Rugged Displays and User Interfaces
Displays used in combat need to meet strict requirements. Bright sunlight legibility. Night-vision compatibility. Touch input that works with wet hands or gloves. Displays must hold clarity while resisting scratches, impacts, and moisture intrusion.
User interfaces are also simplifying. Soldiers don’t have time to navigate complex menus. Modern UI design prioritizes:
- minimal steps
- large controls
- intuitive icons
- fast device wake times
Technical strength must combine with operational simplicity.
Power Management and Battery Reliability
Power is often the battlefield’s weakest link. Devices fail more from power issues than physical damage. Rugged systems now use hardened connectors, wide-range power inputs, and intelligent battery controllers. This prevents voltage spikes from killing sensitive electronics.
Battery chemistry is evolving too. Units need long life cycles, deep discharge resilience, and dependable performance in freezing or high-heat environments.
According to the Army Research Laboratory, roughly 30% of small-unit equipment failures stem from power instability or battery issues.
Better power engineering directly increases mission reliability.
Why All This Evolution Matters
Modern warfare depends on data. Targeting. Navigation. Communications. Blue-force tracking. Sensor fusion. None of it works without stable hardware to host it. Rugged systems protect that digital backbone. They ensure capability continues even as conditions worsen.

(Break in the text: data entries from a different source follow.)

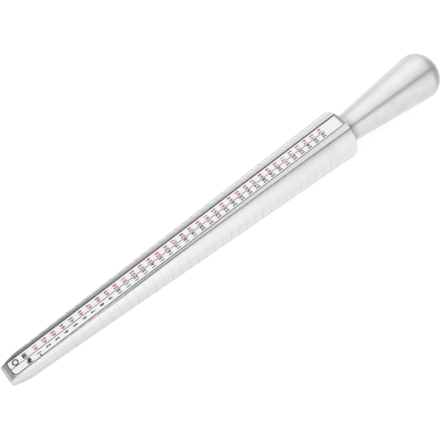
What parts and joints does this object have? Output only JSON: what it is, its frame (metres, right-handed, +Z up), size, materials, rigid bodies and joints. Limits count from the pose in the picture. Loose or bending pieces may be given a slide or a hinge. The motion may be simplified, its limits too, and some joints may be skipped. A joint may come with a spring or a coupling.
{
  "type": "ring sizer stick",
  "caption": "Tapered stepped metal mandrel with a flared handle and a printed scale strip on a milled flat, for reading finger ring sizes.",
  "frame": {"origin": "bottom centre of the stick as it lies on the lower sides of its lands, flat upwards", "axes": "+X from the tip to the handle, +Z up out of the milled flat, +Y to the left of the scale seen from the handle"},
  "size_m": [0.2558, 0.0252, 0.0266],
  "materials": {
    "aluminium": "turned and satin polished",
    "label_white": "smooth printed film"
  },
  "bodies": {
    "root": {"mandrel": "aluminium", "scale_label": "label_white"}
  },
  "joints": []
}
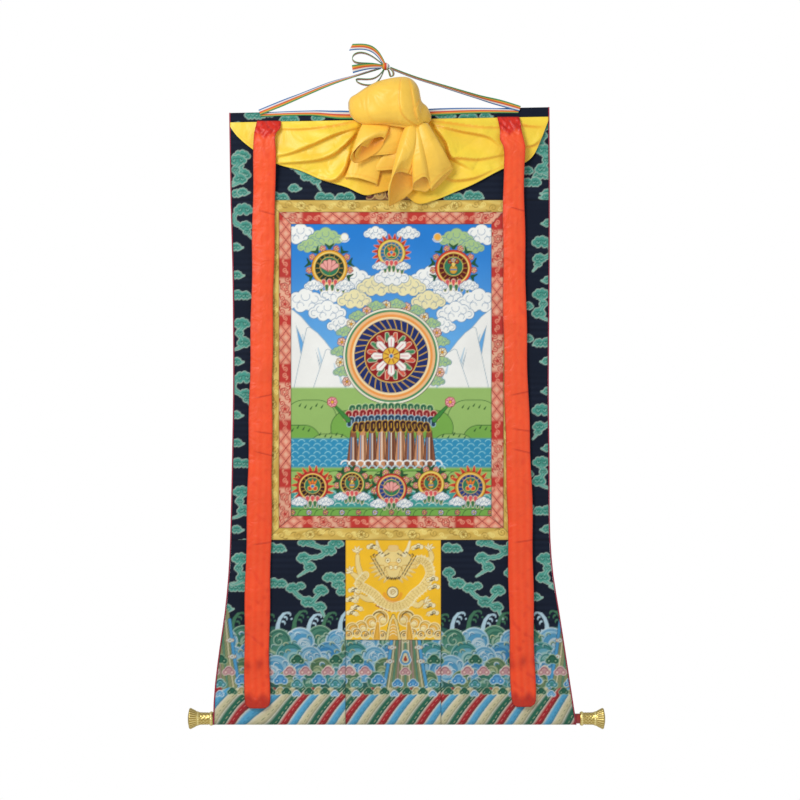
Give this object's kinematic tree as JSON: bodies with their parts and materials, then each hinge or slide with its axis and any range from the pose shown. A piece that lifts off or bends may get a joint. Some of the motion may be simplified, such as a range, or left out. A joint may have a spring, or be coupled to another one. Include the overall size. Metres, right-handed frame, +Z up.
{
  "type": "thangka scroll painting in a brocade mount on its bottom rod with brass finials",
  "caption": "Hanging scroll: a painted canvas in silk bands and a navy brocade mount, with a rolled-up yellow veil, red streamers, a striped hanging ribbon and a rod with brass ends.",
  "frame": {"origin": "the point of the wall behind the knot of the hanging ribbon, where the nail is", "axes": "+Z up, the picture side faces -Y, the wall is the plane Y = 0, +X to the viewer's right"},
  "size_m": [0.836, 0.1067, 1.3722],
  "materials": {
    "brocade": "dark navy silk brocade with woven clouds and waves, soft sheen",
    "piping": "crimson cord-like silk piping",
    "canvas": "painted cotton canvas, matte",
    "red_band": "red silk brocade with small woven figures",
    "gold_band": "gold silk brocade with faint woven figures",
    "dragon_patch": "bright gold brocade with a woven dragon",
    "crown_patch": "tan and brown brocade",
    "rod": "turned wooden rod, red lacquer",
    "finial": "embossed brass cap, polished highlights, darker recesses",
    "streamer": "vermilion silk satin",
    "veil": "thin golden yellow silk, soft sheen",
    "ribbon": "five-colour striped ribbon: blue, white, red, yellow, green"
  },
  "bodies": {
    "root": {"brocade_top": "brocade", "brocade_side_left": "brocade", "brocade_side_right": "brocade", "brocade_skirt_left": "brocade", "brocade_skirt_centre": "brocade", "brocade_skirt_right": "brocade", "edge_piping_left": "piping", "edge_piping_right": "piping", "picture_canvas": "canvas", "red_band_top": "red_band", "red_band_bottom": "red_band", "red_band_left": "red_band", "red_band_right": "red_band", "gold_band_top": "gold_band", "gold_band_bottom": "gold_band", "gold_band_left": "gold_band", "gold_band_right": "gold_band", "dragon_patch": "dragon_patch", "crown_patch": "crown_patch", "rod": "rod", "finial_left": "finial", "finial_right": "finial", "streamer_left": "streamer", "streamer_right": "streamer", "veil": "veil", "ribbon_left": "ribbon", "ribbon_right": "ribbon", "ribbon_lower": "ribbon", "ribbon_bow": "ribbon"}
  },
  "joints": []
}
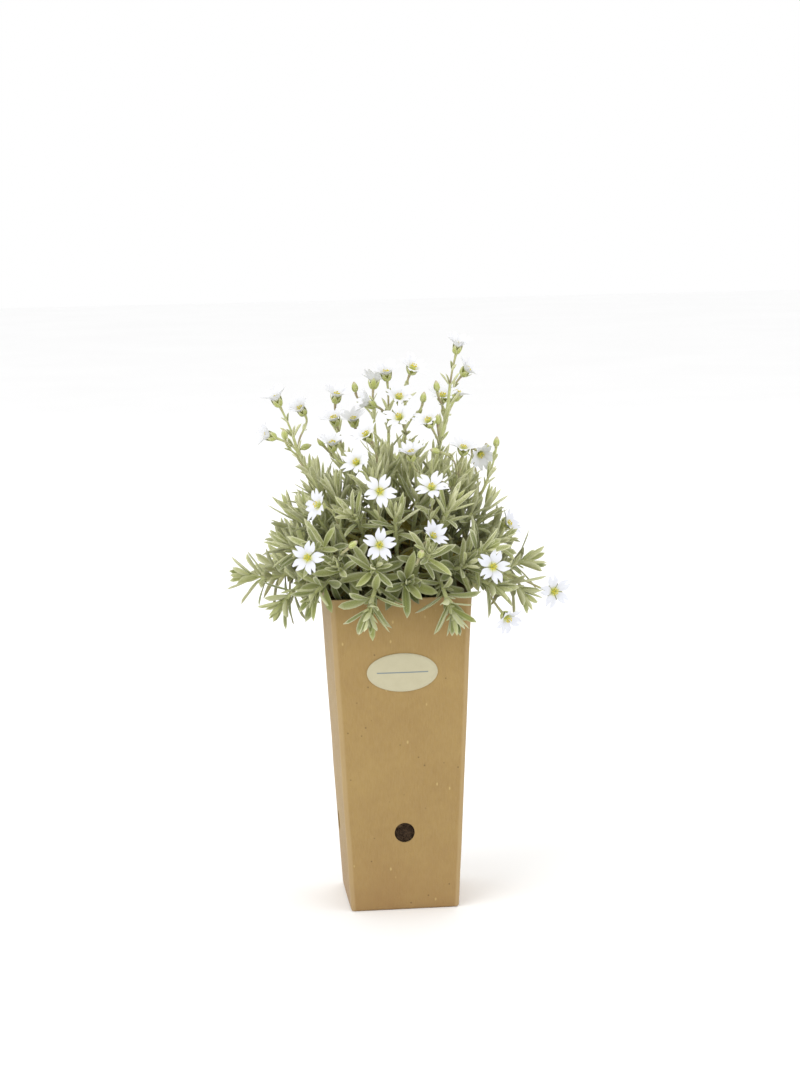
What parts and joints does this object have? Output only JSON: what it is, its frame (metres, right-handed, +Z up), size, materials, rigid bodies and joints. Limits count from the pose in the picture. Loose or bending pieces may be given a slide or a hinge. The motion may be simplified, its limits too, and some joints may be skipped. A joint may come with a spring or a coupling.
{
  "type": "potted snow-in-summer",
  "caption": "Mound of silver-grey leafy shoots with white notched flowers on thin forked stems, growing in soil in a tall tapered square kraft-board pot.",
  "frame": {"origin": "centre of the pot's flat base, on the surface that it stands on", "axes": "+Z up through the pot and the plant, -Y out of the side that bears the label, +X to the right of someone who looks at that side"},
  "size_m": [0.1946, 0.166, 0.3261],
  "materials": {
    "kraft_card": "matte speckled kraft board",
    "label_paper": "matte paper",
    "soil": "rough crumbly peat",
    "leaf": "soft, felted with fine white hairs",
    "stem": "soft, finely hairy",
    "petal": "thin and matte"
  },
  "bodies": {
    "root": {"carton": "kraft_card", "label": "label_paper", "soil": "soil", "tuft_01": "leaf", "tuft_02": "leaf", "tuft_03": "leaf", "tuft_04": "leaf", "tuft_05": "leaf", "tuft_06": "leaf", "tuft_07": "leaf", "tuft_08": "leaf", "tuft_09": "leaf", "tuft_10": "leaf", "spray_left": "stem", "spray_left_back": "stem", "spray_mid_left": "stem", "spray_back": "stem", "spray_centre": "stem", "spray_tall": "stem", "spray_top": "stem", "spray_right_back": "stem", "spray_mid_right": "stem", "spray_right": "stem", "spray_front_left": "stem", "spray_front": "stem", "spray_front_right": "stem", "spray_low_right": "stem", "bloom_01": "petal", "bloom_02": "petal", "bloom_03": "petal", "bloom_04": "petal", "bloom_05": "petal", "bloom_06": "petal", "bloom_07": "petal", "bloom_08": "petal", "bloom_09": "petal", "bloom_10": "petal", "bloom_11": "petal", "bloom_12": "petal", "bloom_13": "petal", "bloom_14": "petal", "bloom_15": "petal", "bloom_16": "petal", "bloom_17": "petal", "bloom_18": "petal", "bloom_19": "petal", "bloom_20": "petal", "bloom_21": "petal", "bloom_22": "petal", "bloom_23": "petal", "bloom_24": "petal", "bloom_25": "petal", "bloom_26": "petal", "bloom_27": "petal", "bloom_28": "petal", "bloom_29": "petal", "bloom_30": "petal", "bloom_31": "petal", "bloom_32": "petal", "bloom_33": "petal"}
  },
  "joints": []
}
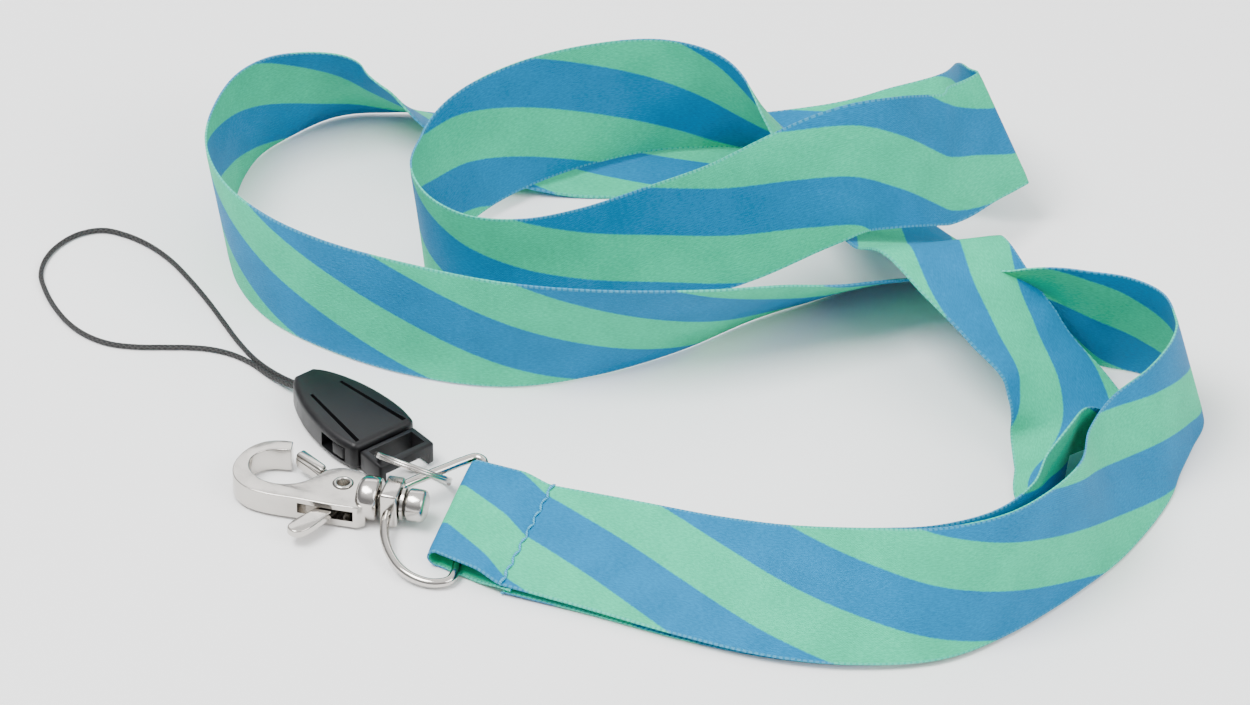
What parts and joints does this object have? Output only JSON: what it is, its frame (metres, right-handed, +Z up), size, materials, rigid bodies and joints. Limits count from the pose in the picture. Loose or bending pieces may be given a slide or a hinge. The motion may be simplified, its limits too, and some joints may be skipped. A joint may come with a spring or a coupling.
{
  "type": "lanyard",
  "caption": "Woven neck strap with a stitched fold holding a swivel loop, a sprung trigger hook, a split ring and a quick-release clip with a thin phone loop.",
  "frame": {"origin": "middle of the footprint of the laid lanyard without its phone loop cord, on the table", "axes": "+X across the picture from the hook end to the strap's right bend, +Y away from the hook side towards the far loops, +Z up from the table"},
  "size_m": [0.221, 0.178, 0.041],
  "materials": {
    "strap": "satin woven polyester, printed with blue and green diagonal stripes",
    "thread": "polyester sewing thread",
    "nickel": "bright nickel plate on cast zinc",
    "steel": "nickel-plated steel",
    "black": "black moulded plastic, fine satin grain",
    "cord": "black braided cord"
  },
  "bodies": {
    "strap": {"strap_ribbon": "strap", "strap_stitch_top": "thread", "strap_stitch_bottom": "thread"},
    "loop": {"swivel_loop": "nickel"},
    "hook": {"hook_body": "nickel", "gate_rivet": "steel", "gate_spring": "steel", "swivel_pin": "steel", "swivel_washer": "steel"},
    "gate": {"gate_lever": "nickel"},
    "ring": {"split_ring": "steel"},
    "plug": {"clip_plug": "black"},
    "socket": {"clip_socket": "black", "cord_knot": "cord", "phone_loop_cord": "cord"},
    "arm_left": {"clip_arm_left": "black"},
    "arm_right": {"clip_arm_right": "black"}
  },
  "joints": [
    {"name": "loop_tilt", "type": "hinge", "parent": "strap", "child": "loop", "pos_m": [-0.04295, -0.0476, 0.00375], "axis": [0.1773, 0.9733, 0.146], "range_deg": [0, 45]},
    {"name": "hook_swivel", "type": "hinge", "parent": "loop", "child": "hook", "pos_m": [-0.0571, -0.04338, 0.0044], "axis": [0.9659, -0.2588, 0], "range_deg": [-90, 90]},
    {"name": "gate_open", "type": "hinge", "parent": "hook", "child": "gate", "pos_m": [-0.06646, -0.0389, 0.0031], "axis": [0, 0, 1], "range_deg": [0, 18], "stiffness_Nm_per_rad": 0.02, "deforming": ["gate_spring"]},
    {"name": "split_ring_swing", "type": "hinge", "parent": "loop", "child": "ring", "pos_m": [-0.0512, -0.0368, 0.00536], "axis": [0.8718, 0.4844, 0.0727], "range_deg": [0, 15]},
    {"name": "clip_swing", "type": "hinge", "parent": "ring", "child": "plug", "pos_m": [-0.05524, -0.02924, 0.0039], "axis": [0.7848, 0.6198, 0], "range_deg": [0, 8]},
    {"name": "clip_release", "type": "slide", "parent": "plug", "child": "socket", "axis": [-0.6198, 0.7848, 0], "range_m": [0, 0.03], "deforming": ["clip_arm_left", "clip_arm_right"]},
    {"name": "clip_squeeze_left", "type": "hinge", "parent": "plug", "child": "arm_left", "pos_m": [-0.06188, -0.02697, 0.0031], "axis": [0, 0, 1], "range_deg": [-10, 0], "stiffness_Nm_per_rad": 0.05},
    {"name": "clip_squeeze_right", "type": "hinge", "parent": "plug", "child": "arm_right", "pos_m": [-0.05591, -0.02226, 0.0031], "axis": [0, 0, 1], "range_deg": [0, 10], "stiffness_Nm_per_rad": 0.05}
  ],
  "couplings": [
    {"joint": "clip_squeeze_right", "follows": "clip_squeeze_left", "ratio": -1}
  ]
}
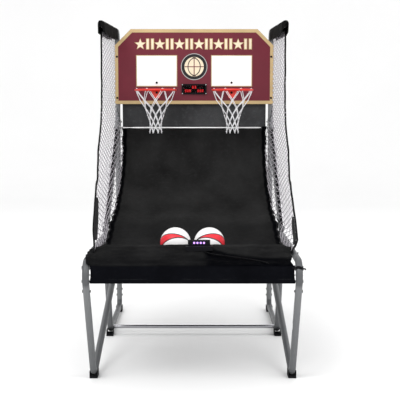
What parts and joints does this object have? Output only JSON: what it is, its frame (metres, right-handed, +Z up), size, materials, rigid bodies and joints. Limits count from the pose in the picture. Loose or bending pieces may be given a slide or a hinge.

The mission dictates the hardware. Not the other way around.
Conclusion
Rugged hardware is not just tough, it’s engineered for mission continuity. Today’s combat demands reliability at the edge, rapid mobility, and technology that won’t quit when conditions deteriorate. Whether it’s advanced sensors, hardened displays, or a next-gen mission computer, modern systems exist to keep operators informed, connected, and capable.
Combat evolves. The hardware evolves with it. And the units that embrace this evolution gain the advantage when the environment tries to take it away.